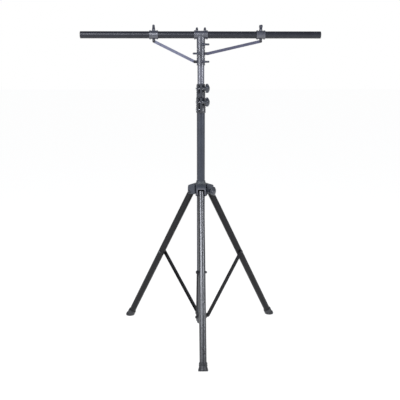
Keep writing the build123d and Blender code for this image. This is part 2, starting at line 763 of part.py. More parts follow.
def brace_collar(bottom, top, lug_x, lug_z, screw_azimuth):
    lug_root_x = copysign(15, lug_x)
    with BuildPart() as collar:
        with BuildSketch(Plane.XY.offset(bottom)):
            Circle(sleeve_r - 0.4)
        extrude(amount=top - bottom)
        for rim_bottom in (bottom, top - collar_rim):
            with BuildSketch(Plane.XY.offset(rim_bottom)):
                Circle(collar_rim_r)
            extrude(amount=collar_rim)
        with BuildSketch(outward_plane(screw_azimuth, 15, lug_z)):
            Circle(side_boss_r)
        extrude(amount=side_boss_end - 15)
        with BuildSketch(Plane.XZ.offset(-lug_half_thickness)):
            with Locations((lug_x, lug_z)):
                Circle(strut_width / 2)
            with Locations(((lug_x + lug_root_x) / 2, lug_z)):
                Rectangle(abs(lug_x - lug_root_x), strut_width)
        extrude(amount=2 * lug_half_thickness)
        with BuildSketch(Plane.XY.offset(bottom)):
            Circle(inner_tube_d / 2 + slide_gap)
        extrude(amount=top - bottom, mode=Mode.SUBTRACT)
        with BuildSketch(Plane.XZ.offset(-10)):
            with Locations((lug_x, lug_z)):
                Circle(strut_bolt_r + 0.05)
        extrude(amount=20, mode=Mode.SUBTRACT)
        with BuildSketch(outward_plane(screw_azimuth, 10, lug_z)):
            Circle(screw_stud_r + pin_gap)
        extrude(amount=20, mode=Mode.SUBTRACT)
    return collar.part


def lug_nut(lug_x, lug_z):
    """Lug's half of the strut bolt: a stub in the lug, cut at its front face, and a nut behind."""
    with BuildPart() as nut:
        with BuildSketch(Plane.XZ.offset(lug_half_thickness)):
            with Locations((lug_x, lug_z)):
                Circle(strut_bolt_r)
        extrude(amount=-2 * lug_half_thickness)
        with BuildSketch(Plane.XZ.offset(-lug_half_thickness)):
            with Locations((lug_x, lug_z)):
                RegularPolygon(5.5, 6, major_radius=False)
        extrude(amount=-5)
    return nut.part


save(brace_collar(1471.0, 1506.5, right_lug_x, upper_lug_z, left_screw_azimuth), "brace_collar_upper")
save(side_wing_screw(left_screw_azimuth, upper_lug_z), "collar_screw_upper")
save(lug_nut(right_lug_x, upper_lug_z), "lug_nut_upper")
save(brace_collar(1428.0, 1467.5, left_lug_x, lower_lug_z, right_screw_azimuth), "brace_collar_lower")
save(side_wing_screw(right_screw_azimuth, lower_lug_z), "collar_screw_lower")
save(lug_nut(left_lug_x, lower_lug_z), "lug_nut_lower")

# Saddles: spools that slide on the bar, with a screw boss on top and a lug below
saddle_length = 43.0
saddle_body_r = 20.4
saddle_rim_r = 22.2
saddle_rim = 8.0
saddle_boss_top = bar_z + 24.5
saddle_lug_end = saddle_pivot_z - 8


def saddle(saddle_x):
    with BuildPart() as spool:
        with BuildSketch(Plane.YZ.offset(saddle_x - saddle_length / 2)):
            with Locations((0, bar_z)):
                Circle(saddle_body_r)
        extrude(amount=saddle_length)
        for rim_x in (saddle_x - saddle_length / 2, saddle_x + saddle_length / 2 - saddle_rim):
            with BuildSketch(Plane.YZ.offset(rim_x)):
                with Locations((0, bar_z)):
                    Circle(saddle_rim_r)
            extrude(amount=saddle_rim)
        with BuildSketch(Plane.XY.offset(bar_z)):
            with Locations((saddle_x, 0)):
                Circle(8.5)
        extrude(amount=saddle_boss_top - bar_z)
        with BuildSketch(Plane.XZ.offset(-lug_half_thickness)):
            with Locations((saddle_x, saddle_pivot_z)):
                Circle(strut_width / 2)
            with Locations((saddle_x, (saddle_pivot_z + bar_z) / 2)):
                Rectangle(strut_width, bar_z - saddle_pivot_z)
        extrude(amount=2 * lug_half_thickness)
        with BuildSketch(Plane.YZ.offset(saddle_x - saddle_length)):
            with Locations((0, bar_z)):
                Circle(bar_tube_d / 2 + slide_gap)
        extrude(amount=2 * saddle_length, mode=Mode.SUBTRACT)
        with BuildSketch(Plane.XZ.offset(-10)):
            with Locations((saddle_x, saddle_pivot_z)):
                Circle(strut_bolt_r + 0.05)
        extrude(amount=20, mode=Mode.SUBTRACT)
        with BuildSketch(Plane.XY.offset(bar_z + 10)):
            with Locations((saddle_x, 0)):
                Circle(screw_stud_r + pin_gap)
        extrude(amount=20, mode=Mode.SUBTRACT)
    return spool.part


def saddle_rivet(saddle_x):
    """Rivet through the saddle's lug and the strut in front of it."""
    with BuildPart() as rivet:
        with BuildSketch(Plane.XZ.offset(-strut_front_y + slide_gap)):
            with Locations((saddle_x, saddle_pivot_z)):
                Circle(strut_head_r)
        extrude(amount=2.5)
        with BuildSketch(Plane.XZ.offset(-strut_front_y + slide_gap)):
            with Locations((saddle_x, saddle_pivot_z)):
                Circle(strut_bolt_r)
        extrude(amount=-(lug_half_thickness - strut_front_y + slide_gap))
        with BuildSketch(Plane.XZ.offset(-lug_half_thickness)):
            with Locations((saddle_x, saddle_pivot_z)):
                Circle(strut_head_r - 1)
        extrude(amount=-2)
    return rivet.part


saddle_screw_turns = {"left": 0.0, "right": 8.0}
for side, saddle_x in (("left", left_saddle_x), ("right", right_saddle_x)):
    save(saddle(saddle_x), f"saddle_{side}")
    save(saddle_rivet(saddle_x), f"saddle_rivet_{side}")
    turn = radians(saddle_screw_turns[side])
    seat = Plane(origin=(saddle_x, 0, saddle_boss_top + 0.4), x_dir=(-sin(turn), cos(turn), 0), z_dir=(0, 0, 1))
    stud = saddle_boss_top + 0.4 - bar_z - bar_tube_d / 2 - 0.4
    save(wing_screw(seat, 24, 18, 11, screw_stud_r, stud), f"saddle_screw_{side}")

# Struts: flat bars in front of the lugs, riveted at the saddle and bolted at the collar

def strut(saddle_x, lug_x, lug_z):
    length = hypot(saddle_x - lug_x, saddle_pivot_z - lug_z)
    middle = ((saddle_x + lug_x) / 2, (saddle_pivot_z + lug_z) / 2)
    slope = degrees(atan2(saddle_pivot_z - lug_z, saddle_x - lug_x))
    with BuildPart() as flat_bar:
        with BuildSketch(Plane.XZ.offset(-strut_front_y)):
            with Locations(Location(middle, slope)):
                SlotCenterToCenter(length, strut_width)
            with Locations((saddle_x, saddle_pivot_z)):
                Circle(strut_bolt_r + pin_gap, mode=Mode.SUBTRACT)
            with Locations((lug_x, lug_z)):
                Circle(strut_bolt_r + 0.02, mode=Mode.SUBTRACT)
        extrude(amount=-strut_thickness)
    return flat_bar.part


def strut_bolt(lug_x, lug_z):
    """Strut's half of the collar bolt: a domed head in front and a shank through the flat bar."""
    with BuildPart() as bolt:
        with BuildSketch(Plane.XZ.offset(-strut_front_y)):
            with Locations((lug_x, lug_z)):
                Circle(strut_head_r)
        extrude(amount=4)
        chamfer(bolt.edges().filter_by(GeomType.CIRCLE).sort_by(Axis.Y)[0], 1.8)
        with BuildSketch(Plane.XZ.offset(-strut_front_y)):
            with Locations((lug_x, lug_z)):
                Circle(strut_bolt_r)
        extrude(amount=-strut_thickness)
    return bolt.part


save(strut(left_saddle_x, left_lug_x, lower_lug_z), "strut_left")
save(strut_bolt(left_lug_x, lower_lug_z), "strut_bolt_left")
save(strut(right_saddle_x, right_lug_x, upper_lug_z), "strut_right")
save(strut_bolt(right_lug_x, upper_lug_z), "strut_bolt_right")
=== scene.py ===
from math import cos, pi, radians, sin, sqrt, tau

import bpy
from mathutils import Matrix, Vector


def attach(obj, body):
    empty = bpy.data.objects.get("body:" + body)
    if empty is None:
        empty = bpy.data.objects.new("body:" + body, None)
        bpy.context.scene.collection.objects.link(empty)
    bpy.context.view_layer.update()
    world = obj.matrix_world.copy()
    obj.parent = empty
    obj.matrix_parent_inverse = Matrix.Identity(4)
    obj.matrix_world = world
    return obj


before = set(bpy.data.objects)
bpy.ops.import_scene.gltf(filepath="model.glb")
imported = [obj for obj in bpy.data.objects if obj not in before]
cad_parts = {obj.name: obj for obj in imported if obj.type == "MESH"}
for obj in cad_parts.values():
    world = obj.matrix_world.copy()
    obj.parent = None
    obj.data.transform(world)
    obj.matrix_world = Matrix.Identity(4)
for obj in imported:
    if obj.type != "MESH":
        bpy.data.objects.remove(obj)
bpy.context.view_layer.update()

# The photograph's view. The camera stands 3.3 m in front of the mast, a little below the cross
# bar and tipped down, so that the feet are seen from above and the bar is almost level with it.
camera_distance = 3.300
camera_height = 1.453
camera_tip = radians(12.29)
camera_turn = radians(1.40)
mast_offset_turn = radians(0.076)

camera_data = bpy.data.cameras.new("photo_camera")
camera_data.sensor_width = 36.0
camera_data.lens = 57.7
camera = bpy.data.objects.new("photo_camera", camera_data)
camera.location = (-camera_distance * sin(camera_turn), -camera_distance * cos(camera_turn), camera_height)
camera.rotation_euler = (pi / 2 - camera_tip, 0, mast_offset_turn - camera_turn)
bpy.context.scene.collection.objects.link(camera)
bpy.context.scene.camera = camera
bpy.context.scene.view_settings.view_transform = "Standard"


# The studio: a pale floor without an edge, a white backdrop behind the stand, and three soft
# boxes in a dim room. The two tall ones lean in over the stand and draw the long highlights down
# its tubes, and the wide one lights the cross bar.
def add_node(material, kind, inputs=None, **settings):
    """A new node in a material or world, with its settings and the plain values of its sockets."""
    node = material.node_tree.nodes.new(kind)
    for setting, value in settings.items():
        setattr(node, setting, value)
    for socket, value in (inputs or {}).items():
        node.inputs[socket].default_value = value
    return node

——

Exactly those lines that run from the line with "return bolt.part" through the line with "obj.parent = None" are to be reproduced; both end lines belong to the range.

    return bolt.part


save(strut(left_saddle_x, left_lug_x, lower_lug_z), "strut_left")
save(strut_bolt(left_lug_x, lower_lug_z), "strut_bolt_left")
save(strut(right_saddle_x, right_lug_x, upper_lug_z), "strut_right")
save(strut_bolt(right_lug_x, upper_lug_z), "strut_bolt_right")
=== scene.py ===
from math import cos, pi, radians, sin, sqrt, tau

import bpy
from mathutils import Matrix, Vector


def attach(obj, body):
    empty = bpy.data.objects.get("body:" + body)
    if empty is None:
        empty = bpy.data.objects.new("body:" + body, None)
        bpy.context.scene.collection.objects.link(empty)
    bpy.context.view_layer.update()
    world = obj.matrix_world.copy()
    obj.parent = empty
    obj.matrix_parent_inverse = Matrix.Identity(4)
    obj.matrix_world = world
    return obj


before = set(bpy.data.objects)
bpy.ops.import_scene.gltf(filepath="model.glb")
imported = [obj for obj in bpy.data.objects if obj not in before]
cad_parts = {obj.name: obj for obj in imported if obj.type == "MESH"}
for obj in cad_parts.values():
    world = obj.matrix_world.copy()
    obj.parent = None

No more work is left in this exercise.